The SABS told Engineering News that this money had been spent on the following cybersecurity enhancements:

  • Containment of phishing incident;
  • Implementation of multifactor authentication;
  • Deployment of Entra;
  • Microsoft Defender for end point;
  • Mimecast support for email security;
  • Microsoft licences, which included upgrading from E3 to E5 licences with security features;
  • Upgrade of data core and firewall. 

However, despite these investments, the bureau’s cybersecurity remains inadequate, given the latest breach.

“Things [at the SABS] have gotten a lot worse. Customers cannot contact the SABS, no testing or certification is happening, no transactions can be processed, salaries could not be processed.

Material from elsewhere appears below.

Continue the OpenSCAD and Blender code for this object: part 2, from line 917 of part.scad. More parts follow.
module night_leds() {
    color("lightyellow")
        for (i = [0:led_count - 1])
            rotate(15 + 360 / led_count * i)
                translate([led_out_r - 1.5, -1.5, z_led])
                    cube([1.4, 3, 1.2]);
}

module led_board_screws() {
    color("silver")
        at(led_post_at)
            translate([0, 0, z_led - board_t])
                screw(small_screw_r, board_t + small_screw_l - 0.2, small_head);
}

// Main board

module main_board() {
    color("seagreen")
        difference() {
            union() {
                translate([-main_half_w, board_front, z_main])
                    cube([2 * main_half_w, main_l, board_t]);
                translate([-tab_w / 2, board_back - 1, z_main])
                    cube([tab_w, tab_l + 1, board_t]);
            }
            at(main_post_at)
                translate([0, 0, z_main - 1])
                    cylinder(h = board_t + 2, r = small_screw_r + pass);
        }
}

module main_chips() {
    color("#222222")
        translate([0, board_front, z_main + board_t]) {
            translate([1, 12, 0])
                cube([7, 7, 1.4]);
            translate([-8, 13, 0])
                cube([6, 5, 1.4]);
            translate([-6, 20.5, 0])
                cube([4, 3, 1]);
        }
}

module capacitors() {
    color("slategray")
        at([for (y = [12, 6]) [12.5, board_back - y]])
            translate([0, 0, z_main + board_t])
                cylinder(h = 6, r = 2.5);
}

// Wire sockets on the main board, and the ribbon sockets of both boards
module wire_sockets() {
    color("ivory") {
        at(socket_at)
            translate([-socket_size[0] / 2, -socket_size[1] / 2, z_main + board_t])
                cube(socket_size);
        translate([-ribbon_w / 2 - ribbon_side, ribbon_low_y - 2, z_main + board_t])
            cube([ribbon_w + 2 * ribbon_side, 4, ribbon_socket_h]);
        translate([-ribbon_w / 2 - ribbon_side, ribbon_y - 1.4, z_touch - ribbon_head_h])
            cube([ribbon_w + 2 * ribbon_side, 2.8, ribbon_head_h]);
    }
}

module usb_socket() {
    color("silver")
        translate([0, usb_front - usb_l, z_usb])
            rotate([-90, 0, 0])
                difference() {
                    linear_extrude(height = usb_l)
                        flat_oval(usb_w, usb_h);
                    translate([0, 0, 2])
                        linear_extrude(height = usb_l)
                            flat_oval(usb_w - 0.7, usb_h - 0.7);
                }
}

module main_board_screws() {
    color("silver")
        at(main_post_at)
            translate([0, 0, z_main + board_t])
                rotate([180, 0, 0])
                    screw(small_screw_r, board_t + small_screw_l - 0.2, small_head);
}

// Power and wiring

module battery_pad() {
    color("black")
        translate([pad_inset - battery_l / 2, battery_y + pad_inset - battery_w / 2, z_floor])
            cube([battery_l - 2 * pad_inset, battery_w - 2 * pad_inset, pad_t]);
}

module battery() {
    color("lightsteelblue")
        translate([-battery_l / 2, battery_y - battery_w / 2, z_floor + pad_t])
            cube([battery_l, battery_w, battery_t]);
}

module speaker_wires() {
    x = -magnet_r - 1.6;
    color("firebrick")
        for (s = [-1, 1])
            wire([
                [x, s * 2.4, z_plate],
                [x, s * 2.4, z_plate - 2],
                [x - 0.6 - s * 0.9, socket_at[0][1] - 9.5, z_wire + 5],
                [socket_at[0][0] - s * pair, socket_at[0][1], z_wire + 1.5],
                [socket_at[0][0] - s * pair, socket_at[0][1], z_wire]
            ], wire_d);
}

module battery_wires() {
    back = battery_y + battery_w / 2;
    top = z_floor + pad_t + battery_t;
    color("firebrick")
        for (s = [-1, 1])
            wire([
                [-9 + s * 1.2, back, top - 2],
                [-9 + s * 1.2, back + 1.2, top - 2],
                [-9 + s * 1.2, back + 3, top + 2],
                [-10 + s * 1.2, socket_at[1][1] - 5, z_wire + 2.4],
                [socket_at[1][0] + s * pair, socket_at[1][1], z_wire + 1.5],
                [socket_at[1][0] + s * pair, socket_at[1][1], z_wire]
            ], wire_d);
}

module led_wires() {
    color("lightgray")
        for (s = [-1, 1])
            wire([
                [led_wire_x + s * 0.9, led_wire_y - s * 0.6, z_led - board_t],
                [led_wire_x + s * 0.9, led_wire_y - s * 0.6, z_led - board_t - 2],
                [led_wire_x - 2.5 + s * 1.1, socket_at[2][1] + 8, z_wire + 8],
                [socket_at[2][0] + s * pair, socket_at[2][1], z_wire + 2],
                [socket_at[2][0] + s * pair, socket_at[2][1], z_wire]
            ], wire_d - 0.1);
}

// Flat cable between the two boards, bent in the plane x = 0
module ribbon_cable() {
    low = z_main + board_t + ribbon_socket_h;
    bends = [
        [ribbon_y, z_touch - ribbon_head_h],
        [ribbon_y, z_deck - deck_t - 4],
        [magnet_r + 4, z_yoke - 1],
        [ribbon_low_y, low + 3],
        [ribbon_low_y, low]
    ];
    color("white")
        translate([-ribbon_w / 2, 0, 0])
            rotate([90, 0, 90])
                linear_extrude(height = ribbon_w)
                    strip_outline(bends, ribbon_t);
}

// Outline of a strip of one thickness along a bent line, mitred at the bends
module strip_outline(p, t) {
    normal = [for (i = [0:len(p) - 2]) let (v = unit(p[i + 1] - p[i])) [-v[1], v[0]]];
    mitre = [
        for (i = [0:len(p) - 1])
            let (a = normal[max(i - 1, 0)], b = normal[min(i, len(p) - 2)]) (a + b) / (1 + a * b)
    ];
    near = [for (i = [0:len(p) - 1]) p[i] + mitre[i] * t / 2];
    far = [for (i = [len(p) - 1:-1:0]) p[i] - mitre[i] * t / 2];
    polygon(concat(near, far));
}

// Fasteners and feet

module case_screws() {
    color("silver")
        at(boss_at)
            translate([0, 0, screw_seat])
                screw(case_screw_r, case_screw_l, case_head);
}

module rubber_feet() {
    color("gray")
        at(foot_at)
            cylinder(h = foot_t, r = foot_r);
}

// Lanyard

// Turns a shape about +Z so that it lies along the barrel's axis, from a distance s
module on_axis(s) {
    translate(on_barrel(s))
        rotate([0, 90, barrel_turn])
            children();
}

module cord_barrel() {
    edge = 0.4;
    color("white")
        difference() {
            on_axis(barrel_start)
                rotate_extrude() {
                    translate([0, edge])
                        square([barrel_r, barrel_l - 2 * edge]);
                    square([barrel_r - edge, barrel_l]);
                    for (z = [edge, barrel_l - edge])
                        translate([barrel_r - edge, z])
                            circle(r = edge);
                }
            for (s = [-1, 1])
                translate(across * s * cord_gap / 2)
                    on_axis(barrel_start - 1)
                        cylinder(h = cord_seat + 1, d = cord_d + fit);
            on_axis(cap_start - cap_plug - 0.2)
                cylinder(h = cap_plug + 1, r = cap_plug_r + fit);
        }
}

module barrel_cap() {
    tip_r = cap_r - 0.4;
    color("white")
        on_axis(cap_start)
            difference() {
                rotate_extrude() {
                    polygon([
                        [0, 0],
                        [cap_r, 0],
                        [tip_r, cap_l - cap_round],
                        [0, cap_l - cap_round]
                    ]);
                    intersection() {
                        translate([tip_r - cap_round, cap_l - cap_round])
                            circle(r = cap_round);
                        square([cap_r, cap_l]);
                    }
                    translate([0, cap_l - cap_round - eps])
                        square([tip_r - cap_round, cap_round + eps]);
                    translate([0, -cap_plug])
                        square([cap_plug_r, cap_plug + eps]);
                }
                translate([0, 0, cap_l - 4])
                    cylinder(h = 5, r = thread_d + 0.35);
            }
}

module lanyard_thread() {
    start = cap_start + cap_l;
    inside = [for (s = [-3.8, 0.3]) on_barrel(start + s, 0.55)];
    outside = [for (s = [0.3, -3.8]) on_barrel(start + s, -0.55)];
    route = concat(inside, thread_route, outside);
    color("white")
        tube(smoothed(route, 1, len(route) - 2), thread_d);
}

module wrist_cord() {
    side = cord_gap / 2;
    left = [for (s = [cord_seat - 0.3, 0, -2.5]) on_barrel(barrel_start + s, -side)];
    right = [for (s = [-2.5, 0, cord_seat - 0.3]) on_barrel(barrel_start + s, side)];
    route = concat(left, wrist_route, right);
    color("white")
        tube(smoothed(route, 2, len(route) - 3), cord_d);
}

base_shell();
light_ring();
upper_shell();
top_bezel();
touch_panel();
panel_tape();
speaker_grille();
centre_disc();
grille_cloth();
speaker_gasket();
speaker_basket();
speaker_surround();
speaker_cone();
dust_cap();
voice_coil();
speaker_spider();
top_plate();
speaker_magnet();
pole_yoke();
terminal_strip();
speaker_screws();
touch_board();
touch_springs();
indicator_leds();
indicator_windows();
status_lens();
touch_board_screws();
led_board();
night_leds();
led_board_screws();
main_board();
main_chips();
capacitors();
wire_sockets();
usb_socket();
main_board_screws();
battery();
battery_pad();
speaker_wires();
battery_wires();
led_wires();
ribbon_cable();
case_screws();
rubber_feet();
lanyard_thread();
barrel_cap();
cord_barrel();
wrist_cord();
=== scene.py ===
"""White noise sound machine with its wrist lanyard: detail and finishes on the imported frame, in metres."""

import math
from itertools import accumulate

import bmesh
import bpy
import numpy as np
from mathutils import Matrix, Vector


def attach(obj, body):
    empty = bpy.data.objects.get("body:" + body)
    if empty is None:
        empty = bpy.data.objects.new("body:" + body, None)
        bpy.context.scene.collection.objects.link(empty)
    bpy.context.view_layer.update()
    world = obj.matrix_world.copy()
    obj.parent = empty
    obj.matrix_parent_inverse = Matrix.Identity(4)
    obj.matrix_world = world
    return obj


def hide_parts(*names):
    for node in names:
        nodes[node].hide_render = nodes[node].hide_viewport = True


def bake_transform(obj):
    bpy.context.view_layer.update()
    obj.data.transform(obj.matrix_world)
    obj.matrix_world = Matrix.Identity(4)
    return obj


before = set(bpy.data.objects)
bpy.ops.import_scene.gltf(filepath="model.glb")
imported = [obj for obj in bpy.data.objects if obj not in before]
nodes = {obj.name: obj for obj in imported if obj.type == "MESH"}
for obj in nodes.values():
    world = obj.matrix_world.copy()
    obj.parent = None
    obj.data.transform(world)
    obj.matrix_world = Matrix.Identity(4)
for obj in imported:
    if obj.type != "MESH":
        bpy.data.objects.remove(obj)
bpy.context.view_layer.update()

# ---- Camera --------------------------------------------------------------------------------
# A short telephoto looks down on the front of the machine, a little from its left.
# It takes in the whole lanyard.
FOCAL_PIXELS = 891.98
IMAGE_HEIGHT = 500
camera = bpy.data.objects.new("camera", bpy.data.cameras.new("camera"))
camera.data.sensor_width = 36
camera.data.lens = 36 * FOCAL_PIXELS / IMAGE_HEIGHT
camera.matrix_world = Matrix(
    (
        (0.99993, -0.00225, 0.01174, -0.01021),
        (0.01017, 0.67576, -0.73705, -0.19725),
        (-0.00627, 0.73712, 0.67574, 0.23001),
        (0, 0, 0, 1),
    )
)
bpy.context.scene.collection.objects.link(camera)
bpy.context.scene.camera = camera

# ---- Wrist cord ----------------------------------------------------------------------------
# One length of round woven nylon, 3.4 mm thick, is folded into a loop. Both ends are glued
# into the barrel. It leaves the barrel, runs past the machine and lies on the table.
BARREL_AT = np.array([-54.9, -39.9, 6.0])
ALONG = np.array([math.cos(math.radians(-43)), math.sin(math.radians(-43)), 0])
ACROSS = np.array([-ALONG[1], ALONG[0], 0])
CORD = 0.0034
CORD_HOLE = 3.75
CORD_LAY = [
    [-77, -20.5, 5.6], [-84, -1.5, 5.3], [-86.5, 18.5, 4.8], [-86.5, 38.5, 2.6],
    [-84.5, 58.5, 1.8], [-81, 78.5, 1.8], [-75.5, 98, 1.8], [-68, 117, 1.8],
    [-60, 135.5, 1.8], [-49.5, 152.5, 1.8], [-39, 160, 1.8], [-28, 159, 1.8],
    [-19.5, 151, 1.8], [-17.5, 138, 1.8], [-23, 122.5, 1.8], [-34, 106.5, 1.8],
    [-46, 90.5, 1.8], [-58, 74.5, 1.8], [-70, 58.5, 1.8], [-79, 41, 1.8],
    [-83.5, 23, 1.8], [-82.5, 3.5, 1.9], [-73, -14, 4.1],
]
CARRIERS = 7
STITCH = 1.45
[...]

“People in South Africa are dying from food poisoning, people are about to start dying from structural defects because of a looming cement crisis and still the Ministry watches in silence,” the author of the letter asserted.

In a letter to Tau from Chance sent on October 11, which Engineering News has seen, Chance pointed out to the Minister that dtic acting director-general Malebo Mabitje-Thompson had explained during a portfolio committee meeting on October 8 that the matter was with the dtic’s internal audit department.

However, Mabitje-Thompson was unable to provide any certainty as to when this investigation would be completed.

“This is concerning, as the matter is paralysing the SABS and the list of grievances aired by the complainants is long and points to serious issues that cannot be left to fester.

“I urge you and [Mabitje-Thompson] to put pressure on the internal audit department to report back without delay and will be monitoring this on a regular basis,” Chance told Tau.

Engineering News reached out to the dtic for comment but had not received a response by the time of publication.